## Work to complete
Set down the material once more, exactly as it appears.

## Data lines
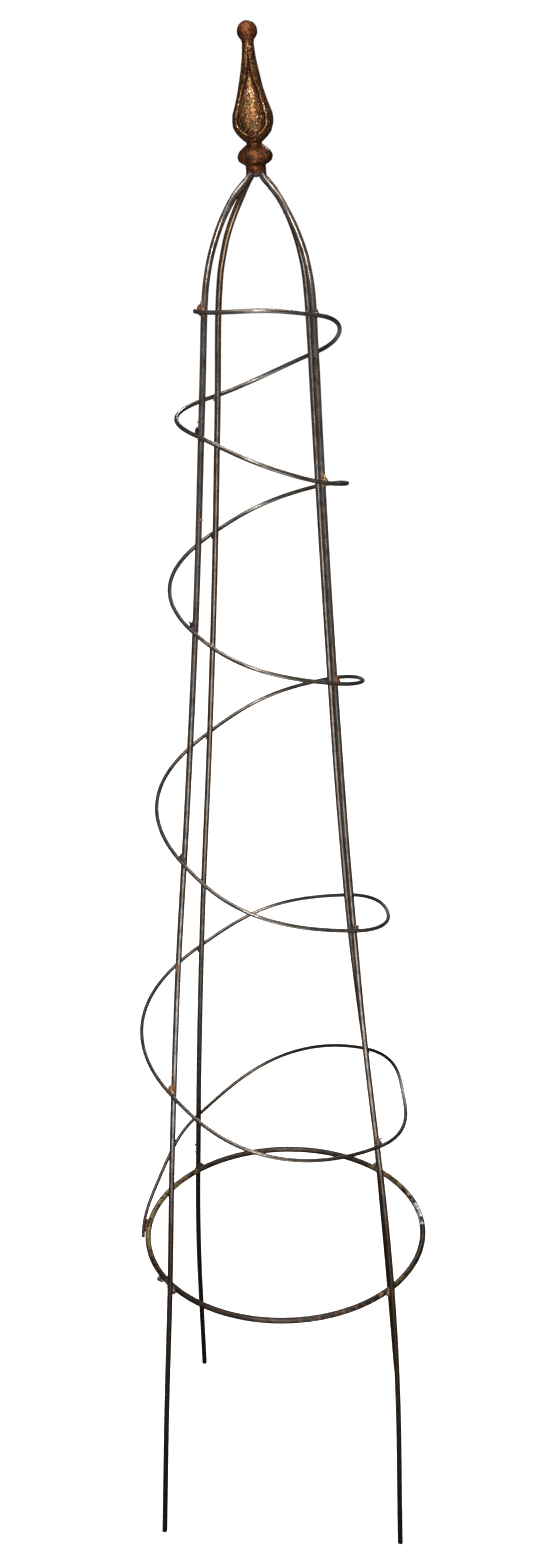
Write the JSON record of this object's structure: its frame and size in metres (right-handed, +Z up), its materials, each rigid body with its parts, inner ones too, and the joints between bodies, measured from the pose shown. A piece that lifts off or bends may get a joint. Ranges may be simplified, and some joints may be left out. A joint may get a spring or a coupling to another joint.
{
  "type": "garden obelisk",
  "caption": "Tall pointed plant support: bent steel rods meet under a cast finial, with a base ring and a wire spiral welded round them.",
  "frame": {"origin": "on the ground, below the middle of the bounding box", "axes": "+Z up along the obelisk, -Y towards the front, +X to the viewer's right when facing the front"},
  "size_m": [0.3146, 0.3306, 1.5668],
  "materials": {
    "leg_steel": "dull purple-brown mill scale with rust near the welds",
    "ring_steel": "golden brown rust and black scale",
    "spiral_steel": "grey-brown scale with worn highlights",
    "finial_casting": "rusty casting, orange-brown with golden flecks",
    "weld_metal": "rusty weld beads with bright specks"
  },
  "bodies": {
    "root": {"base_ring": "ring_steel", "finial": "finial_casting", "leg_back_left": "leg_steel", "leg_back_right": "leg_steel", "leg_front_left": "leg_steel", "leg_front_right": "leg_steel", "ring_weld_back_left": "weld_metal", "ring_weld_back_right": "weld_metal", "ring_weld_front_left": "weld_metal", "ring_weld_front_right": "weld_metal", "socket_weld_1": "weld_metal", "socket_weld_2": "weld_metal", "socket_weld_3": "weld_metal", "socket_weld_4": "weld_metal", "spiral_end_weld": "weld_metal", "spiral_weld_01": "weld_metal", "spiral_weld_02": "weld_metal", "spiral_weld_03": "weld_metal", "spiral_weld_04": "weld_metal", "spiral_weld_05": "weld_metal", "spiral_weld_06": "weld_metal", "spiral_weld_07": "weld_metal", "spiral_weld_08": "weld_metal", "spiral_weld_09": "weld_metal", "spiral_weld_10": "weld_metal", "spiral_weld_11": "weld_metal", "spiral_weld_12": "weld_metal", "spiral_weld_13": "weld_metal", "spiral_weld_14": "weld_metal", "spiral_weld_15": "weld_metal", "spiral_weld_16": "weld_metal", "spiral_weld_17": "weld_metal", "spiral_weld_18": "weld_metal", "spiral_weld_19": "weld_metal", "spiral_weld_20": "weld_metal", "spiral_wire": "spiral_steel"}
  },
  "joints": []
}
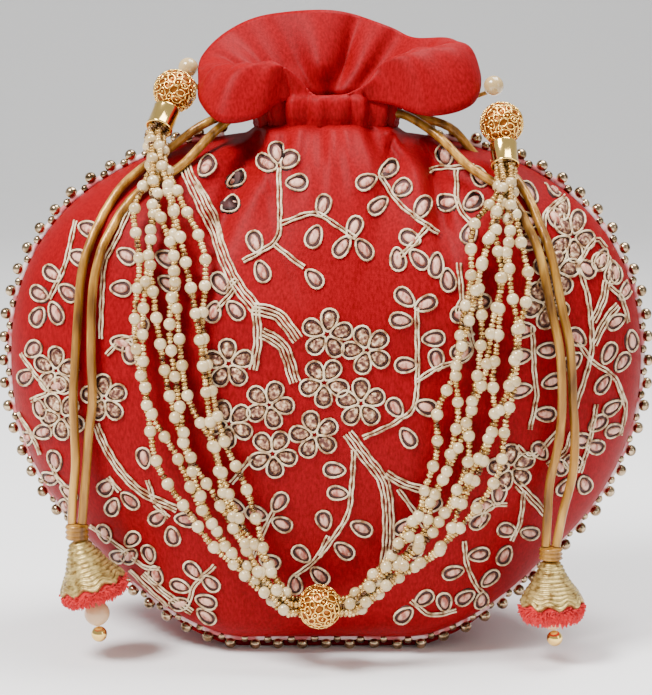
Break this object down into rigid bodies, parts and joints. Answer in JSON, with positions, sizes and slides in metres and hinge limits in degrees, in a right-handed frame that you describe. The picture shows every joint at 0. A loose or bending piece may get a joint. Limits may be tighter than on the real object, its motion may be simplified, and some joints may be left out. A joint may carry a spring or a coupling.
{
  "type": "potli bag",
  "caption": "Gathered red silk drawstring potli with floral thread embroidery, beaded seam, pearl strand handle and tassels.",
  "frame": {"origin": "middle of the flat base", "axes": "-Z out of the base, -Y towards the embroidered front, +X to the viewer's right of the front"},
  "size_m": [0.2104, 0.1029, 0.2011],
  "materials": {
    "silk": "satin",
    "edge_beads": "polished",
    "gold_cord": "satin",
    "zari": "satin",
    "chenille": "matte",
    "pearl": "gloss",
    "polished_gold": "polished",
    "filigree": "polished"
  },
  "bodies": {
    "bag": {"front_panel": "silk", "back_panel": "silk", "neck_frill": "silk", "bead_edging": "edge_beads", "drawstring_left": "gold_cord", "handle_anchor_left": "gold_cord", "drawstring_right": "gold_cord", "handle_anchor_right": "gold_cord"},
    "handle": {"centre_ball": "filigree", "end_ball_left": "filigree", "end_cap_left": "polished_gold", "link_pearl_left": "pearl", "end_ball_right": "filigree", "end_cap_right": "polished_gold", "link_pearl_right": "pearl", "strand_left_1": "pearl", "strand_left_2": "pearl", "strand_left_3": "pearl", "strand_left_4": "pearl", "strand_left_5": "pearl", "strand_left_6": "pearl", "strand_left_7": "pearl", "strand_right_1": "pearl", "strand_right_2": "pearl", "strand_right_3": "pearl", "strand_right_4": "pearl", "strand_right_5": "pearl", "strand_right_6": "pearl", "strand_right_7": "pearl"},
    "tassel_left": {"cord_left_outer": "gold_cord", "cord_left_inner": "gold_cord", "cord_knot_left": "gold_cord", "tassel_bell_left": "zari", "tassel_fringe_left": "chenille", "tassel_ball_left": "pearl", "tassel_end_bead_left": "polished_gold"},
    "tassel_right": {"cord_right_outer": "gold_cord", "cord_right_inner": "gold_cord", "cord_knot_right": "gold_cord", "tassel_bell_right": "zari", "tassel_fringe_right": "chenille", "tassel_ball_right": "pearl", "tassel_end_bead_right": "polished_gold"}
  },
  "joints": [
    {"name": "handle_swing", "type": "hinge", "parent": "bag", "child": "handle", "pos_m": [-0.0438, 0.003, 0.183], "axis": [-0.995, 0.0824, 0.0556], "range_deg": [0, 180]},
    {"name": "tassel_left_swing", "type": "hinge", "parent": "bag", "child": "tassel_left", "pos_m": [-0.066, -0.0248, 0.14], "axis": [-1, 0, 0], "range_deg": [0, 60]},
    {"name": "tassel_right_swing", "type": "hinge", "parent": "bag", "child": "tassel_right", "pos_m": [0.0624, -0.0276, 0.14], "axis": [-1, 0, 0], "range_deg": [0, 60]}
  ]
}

## In response
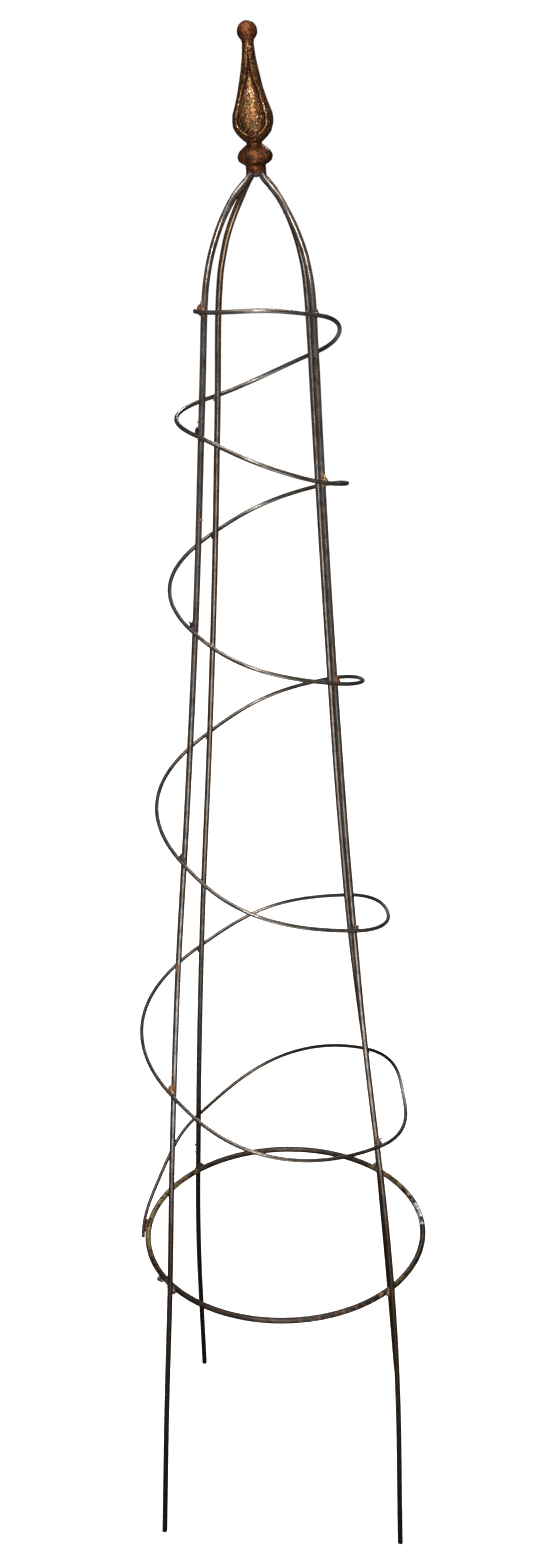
Write the JSON record of this object's structure: its frame and size in metres (right-handed, +Z up), its materials, each rigid body with its parts, inner ones too, and the joints between bodies, measured from the pose shown. A piece that lifts off or bends may get a joint. Ranges may be simplified, and some joints may be left out. A joint may get a spring or a coupling to another joint.
{
  "type": "garden obelisk",
  "caption": "Tall pointed plant support: bent steel rods meet under a cast finial, with a base ring and a wire spiral welded round them.",
  "frame": {"origin": "on the ground, below the middle of the bounding box", "axes": "+Z up along the obelisk, -Y towards the front, +X to the viewer's right when facing the front"},
  "size_m": [0.3146, 0.3306, 1.5668],
  "materials": {
    "leg_steel": "dull purple-brown mill scale with rust near the welds",
    "ring_steel": "golden brown rust and black scale",
    "spiral_steel": "grey-brown scale with worn highlights",
    "finial_casting": "rusty casting, orange-brown with golden flecks",
    "weld_metal": "rusty weld beads with bright specks"
  },
  "bodies": {
    "root": {"base_ring": "ring_steel", "finial": "finial_casting", "leg_back_left": "leg_steel", "leg_back_right": "leg_steel", "leg_front_left": "leg_steel", "leg_front_right": "leg_steel", "ring_weld_back_left": "weld_metal", "ring_weld_back_right": "weld_metal", "ring_weld_front_left": "weld_metal", "ring_weld_front_right": "weld_metal", "socket_weld_1": "weld_metal", "socket_weld_2": "weld_metal", "socket_weld_3": "weld_metal", "socket_weld_4": "weld_metal", "spiral_end_weld": "weld_metal", "spiral_weld_01": "weld_metal", "spiral_weld_02": "weld_metal", "spiral_weld_03": "weld_metal", "spiral_weld_04": "weld_metal", "spiral_weld_05": "weld_metal", "spiral_weld_06": "weld_metal", "spiral_weld_07": "weld_metal", "spiral_weld_08": "weld_metal", "spiral_weld_09": "weld_metal", "spiral_weld_10": "weld_metal", "spiral_weld_11": "weld_metal", "spiral_weld_12": "weld_metal", "spiral_weld_13": "weld_metal", "spiral_weld_14": "weld_metal", "spiral_weld_15": "weld_metal", "spiral_weld_16": "weld_metal", "spiral_weld_17": "weld_metal", "spiral_weld_18": "weld_metal", "spiral_weld_19": "weld_metal", "spiral_weld_20": "weld_metal", "spiral_wire": "spiral_steel"}
  },
  "joints": []
}
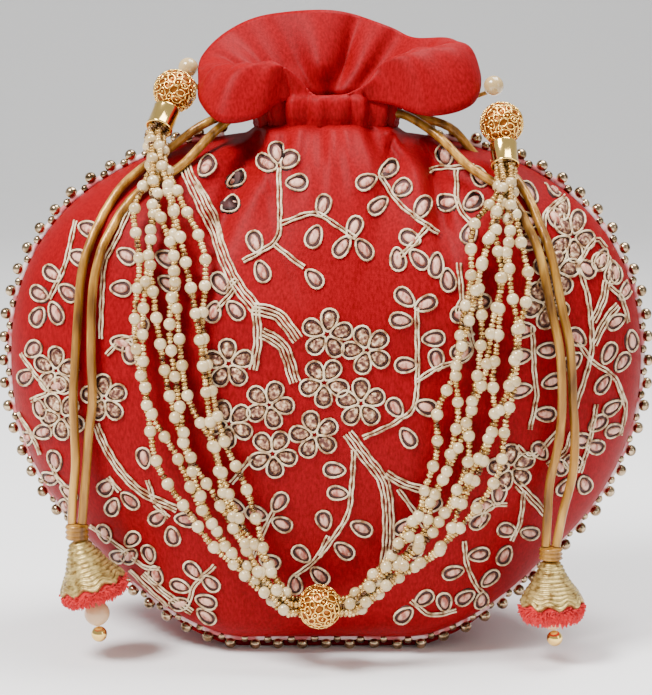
Break this object down into rigid bodies, parts and joints. Answer in JSON, with positions, sizes and slides in metres and hinge limits in degrees, in a right-handed frame that you describe. The picture shows every joint at 0. A loose or bending piece may get a joint. Limits may be tighter than on the real object, its motion may be simplified, and some joints may be left out. A joint may carry a spring or a coupling.
{
  "type": "potli bag",
  "caption": "Gathered red silk drawstring potli with floral thread embroidery, beaded seam, pearl strand handle and tassels.",
  "frame": {"origin": "middle of the flat base", "axes": "-Z out of the base, -Y towards the embroidered front, +X to the viewer's right of the front"},
  "size_m": [0.2104, 0.1029, 0.2011],
  "materials": {
    "silk": "satin",
    "edge_beads": "polished",
    "gold_cord": "satin",
    "zari": "satin",
    "chenille": "matte",
    "pearl": "gloss",
    "polished_gold": "polished",
    "filigree": "polished"
  },
  "bodies": {
    "bag": {"front_panel": "silk", "back_panel": "silk", "neck_frill": "silk", "bead_edging": "edge_beads", "drawstring_left": "gold_cord", "handle_anchor_left": "gold_cord", "drawstring_right": "gold_cord", "handle_anchor_right": "gold_cord"},
    "handle": {"centre_ball": "filigree", "end_ball_left": "filigree", "end_cap_left": "polished_gold", "link_pearl_left": "pearl", "end_ball_right": "filigree", "end_cap_right": "polished_gold", "link_pearl_right": "pearl", "strand_left_1": "pearl", "strand_left_2": "pearl", "strand_left_3": "pearl", "strand_left_4": "pearl", "strand_left_5": "pearl", "strand_left_6": "pearl", "strand_left_7": "pearl", "strand_right_1": "pearl", "strand_right_2": "pearl", "strand_right_3": "pearl", "strand_right_4": "pearl", "strand_right_5": "pearl", "strand_right_6": "pearl", "strand_right_7": "pearl"},
    "tassel_left": {"cord_left_outer": "gold_cord", "cord_left_inner": "gold_cord", "cord_knot_left": "gold_cord", "tassel_bell_left": "zari", "tassel_fringe_left": "chenille", "tassel_ball_left": "pearl", "tassel_end_bead_left": "polished_gold"},
    "tassel_right": {"cord_right_outer": "gold_cord", "cord_right_inner": "gold_cord", "cord_knot_right": "gold_cord", "tassel_bell_right": "zari", "tassel_fringe_right": "chenille", "tassel_ball_right": "pearl", "tassel_end_bead_right": "polished_gold"}
  },
  "joints": [
    {"name": "handle_swing", "type": "hinge", "parent": "bag", "child": "handle", "pos_m": [-0.0438, 0.003, 0.183], "axis": [-0.995, 0.0824, 0.0556], "range_deg": [0, 180]},
    {"name": "tassel_left_swing", "type": "hinge", "parent": "bag", "child": "tassel_left", "pos_m": [-0.066, -0.0248, 0.14], "axis": [-1, 0, 0], "range_deg": [0, 60]},
    {"name": "tassel_right_swing", "type": "hinge", "parent": "bag", "child": "tassel_right", "pos_m": [0.0624, -0.0276, 0.14], "axis": [-1, 0, 0], "range_deg": [0, 60]}
  ]
}